After about six hours, the big bluefin was finally beside the boat and the real work began. Deck hand Jake Rezner harpooned the tuna as soon as possible. Two gaffs followed before a tail line was tied.

Gunn said when the tuna was finally subdued, he was overcome with emotion.

“That’s one of those things you think about your whole life that may never happen,” Gunn said. “It may never happen again, but it happened this time. I couldn’t ask for a better crew or captain. If we didn’t have Jake or Jacob (Harris, deck hand), it probably wouldn’t have happened. With a fish like this, it only takes one thing to go wrong. It may happen again, or maybe it won’t, but I’ll remember this one for the rest of my life.”

With the fish secure beside the boat, Greene said everybody was celebrating until they realized they had to get the giant tuna into the boat.

“With a fish that big and the seas not calm, you have to think about every move with that much weight,” Greene said. “It was a battle.”

A come-along was employed to raise the fish out of the water to be able to clear the gunwales of the boat.

“Everybody in Alabama who has ever been stuck in the mud knows how to operate a come-along,” Greene said. “I think everybody should have a come-along and a ratchet strap. You never know when you need to get a fish or a person over the side of the boat.

“Once we got the fish barely high enough, we got hold of his head, and then I had to wait on the right wave. When that happened, we flipped him in the boat.”

Although it was a giant fish, Greene knew it wasn’t near the state record – an 829-pound fish caught in 2006. The decision was made to gut the fish and do all they could to preserve the quality of the meat. The fish’s gut cavity was packed with ice before it was wrapped in an insulated billfish bag, which was filled with ice for the long trip back to the dock.

When the boat got close enough to shore, Greene called the National Marine Fisheries Service to report the catch. Anglers in the Gulf of Mexico are allowed a very small incidental bluefin catch of about five fish annually. With the catch, the “Intimidator” reached its bluefin allowance for the year. The fish weighed 579 pounds gutted with an estimated whole weight of 625 pounds.

“That allowance is just for a situation like we had,” Greene said. “The fish was dead, and it was a way not to waste that fish.”

A week before catching the bluefin, Intimidator landed a big blue marlin. (Courtesy of Intimidator)

On a trip the week before, Greene said a blue marlin was hooked and eventually died before it could be released.

“That marlin immediately went ballistic,” he said. “He jumped and cartwheeled. He spent more time out of the water the first minute or two than he did in the water. We fought that fish for four hours. We finally got him up using the techniques we used on the bluefin tuna. Unfortunately, the marlin got tail-wrapped and died.

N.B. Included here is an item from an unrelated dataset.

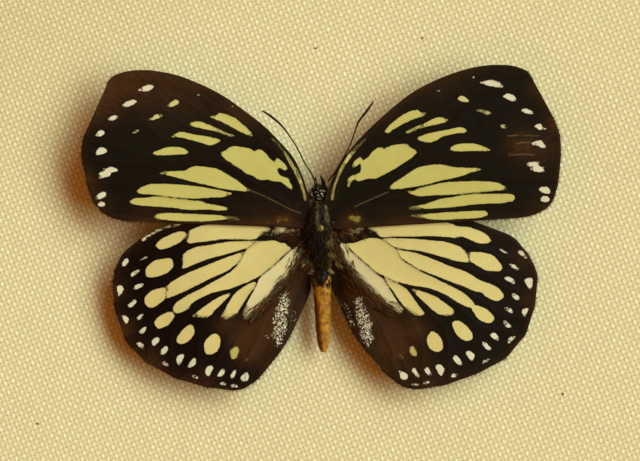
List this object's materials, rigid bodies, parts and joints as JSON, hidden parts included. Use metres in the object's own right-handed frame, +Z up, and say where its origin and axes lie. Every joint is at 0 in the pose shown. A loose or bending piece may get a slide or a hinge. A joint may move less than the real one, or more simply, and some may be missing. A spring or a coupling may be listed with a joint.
{
  "type": "pinned butterfly specimen on a canvas-covered board",
  "caption": "Spread dark butterfly with cream bands and white spots, held by a brass pin above a board covered with cream plain-weave canvas.",
  "frame": {"origin": "under the middle of the board, on the surface that the board lies on", "axes": "+X across the wings towards the right wings as seen from above, +Y towards the head, +Z up from the board"},
  "size_m": [0.148, 0.105, 0.0262],
  "materials": {
    "cork": "matte",
    "canvas": "plain weave",
    "pin_brass": "dull",
    "dark_body": "hairy",
    "ochre_body": "dry, wrinkled",
    "horn": "satin",
    "wing": "scaled"
  },
  "bodies": {
    "root": {"mount_board": "cork", "canvas_cover": "canvas", "pin": "pin_brass", "thorax": "dark_body", "head": "dark_body", "abdomen": "ochre_body", "antenna_left": "horn", "antenna_right": "horn", "forewing_left": "wing", "forewing_right": "wing", "hindwing_left": "wing", "hindwing_right": "wing", "leg_fore_left": "horn", "leg_fore_right": "horn", "leg_mid_left": "horn", "leg_mid_right": "horn", "leg_hind_left": "horn", "leg_hind_right": "horn"}
  },
  "joints": []
}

“The charter was a bunch of guys from Birmingham who owned a bunch of restaurants and traveled the world on mission trips and had eaten blue marlin before. These guys took the fish home and prepared it a plethora of different ways. They smoked it, fried it, grilled it, blackened it. They cooked it every way they could. They also donated some to the Hope for Autumn Foundation for sick kids. The consensus was smoking it was the best way to prepare it, and they had thoroughly enjoyed every bit of it.”

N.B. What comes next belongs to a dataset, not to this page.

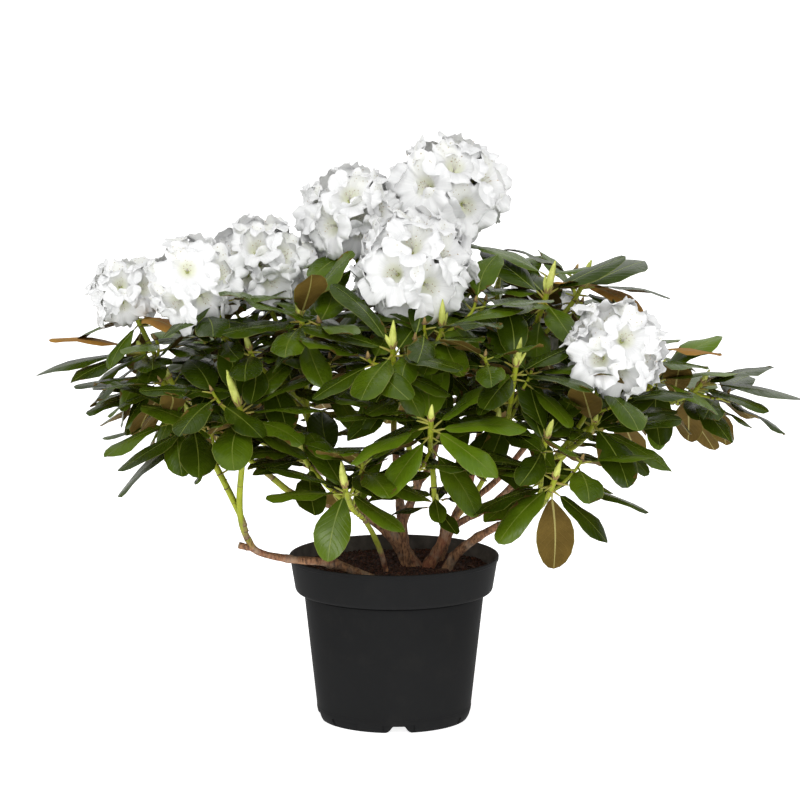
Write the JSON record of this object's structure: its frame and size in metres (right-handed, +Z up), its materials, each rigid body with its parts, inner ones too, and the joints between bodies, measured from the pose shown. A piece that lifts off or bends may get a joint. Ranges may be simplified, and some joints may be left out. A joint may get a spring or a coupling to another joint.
{
  "type": "potted rhododendron",
  "caption": "Bushy evergreen rhododendron with whorled leathery leaves and domed white flower trusses, on branching stems in a round black nursery pot.",
  "frame": {"origin": "centre of the pot's flat underside, on the surface it stands on", "axes": "+Z up; +X to the viewer's right as the plant is seen from its front, along its greatest width; -Y towards the viewer"},
  "size_m": [0.8059, 0.5775, 0.6297],
  "materials": {
    "pot": "matte black",
    "soil": "rough, moist peat compost",
    "bark": "rough reddish-brown bark",
    "leaf": "semi-gloss leathery leaf",
    "petal": "matte petal"
  },
  "bodies": {
    "root": {"bough_back": "bark", "bough_back_far_left": "bark", "bough_back_far_right": "bark", "bough_back_left": "bark", "bough_back_right": "bark", "bough_centre": "bark", "bough_crown": "bark", "bough_far_right": "bark", "bough_front": "bark", "bough_front_left": "bark", "bough_front_right": "bark", "bough_left": "bark", "bough_left_inner": "bark", "bough_left_low": "bark", "bough_mid": "bark", "bough_right": "bark", "bough_right_far": "bark", "bough_right_high": "bark", "bough_right_mid": "bark", "foliage_back": "leaf", "foliage_back_far_left": "leaf", "foliage_back_far_right": "leaf", "foliage_back_left": "leaf", "foliage_back_right": "leaf", "foliage_centre": "leaf", "foliage_crown": "leaf", "foliage_front": "leaf", "foliage_front_left": "leaf", "foliage_front_right": "leaf", "foliage_left_far": "leaf", "foliage_left_inner": "leaf", "foliage_left_low": "leaf", "foliage_right": "leaf", "foliage_right_far": "leaf", "foliage_right_front": "leaf", "foliage_right_high": "leaf", "pot": "pot", "soil": "soil", "trunk": "bark", "truss_back": "petal", "truss_back_left": "petal", "truss_back_right": "petal", "truss_centre_left": "petal", "truss_far_left": "petal", "truss_front": "petal", "truss_left": "petal", "truss_left_inner": "petal", "truss_right": "petal", "truss_top": "petal"}
  },
  "joints": []
}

Greene loves to take his clients on the three-day trips far into the Gulf because of the amount of time available for fishing and the variety of fish anglers can catch.

“A three-day trip is a really relaxing trip because we have so much time,” he said. “We start by catching bait before we cook breakfast. Then we’ll start bottom fishing for triggerfish, beeliners, snapper, whatever is in season. Then we’ll cook lunch and work our way offshore. We’ll catch some more snapper or grouper fish. Once we get to the deepwater rigs, we’ll stay there and jig some at night. We’ll troll and try to catch some tuna or wahoo. Then we’ll head farther offshore and do some jigging in the morning. After the morning bite is over, we’ll start fishing for the bigger fish and see if we can raise a blue marlin or big yellowfin. It could be trolling. It could be flying a kite. It could be live-bait fishing. I like big hardtails or a bonita for live-bait fishing, but we’ve had as much trolling this year as anything.”

The big bluefin swallowed a live hardtail (blue runner) that the anglers had hooked on a diamond jig while they were trying to catch blackfin tuna.

“I like a big hardtail because they’re hardy and live a long time,” Greene said. “There’s been a lot of sargassum grass offshore. Hardtails are tough, so you can reel the bait to get clear of the grass. The grass really hampers your method of fishing. But you just have to do what you need to do with the conditions you have. On that particular day, when we caught the bluefin, the current was running back into the wind. I really had to concentrate to keep the boat ahead of the bait.

“In fishing, some days are better than others, and there are some things that are meant to be. This was one of those situations where absolutely everything went perfect. It’s a big deal. There are so many things, like the wrong time, the wrong step, anything, and it wouldn’t have happened.”

Bluefin tuna mostly spawn in two places in the world – the Gulf of Mexico and the Mediterranean Sea. Greene said the spawning in the Gulf occurs in mid- to late spring, and the vast majority of the bluefin then leave on wide-ranging journeys.

“They have to swim at least 6 miles per hour to force enough water through their gills to breathe,” he said. “They never stop swimming. They are just eating machines. They eat and make little baby tunas. That’s all they do.”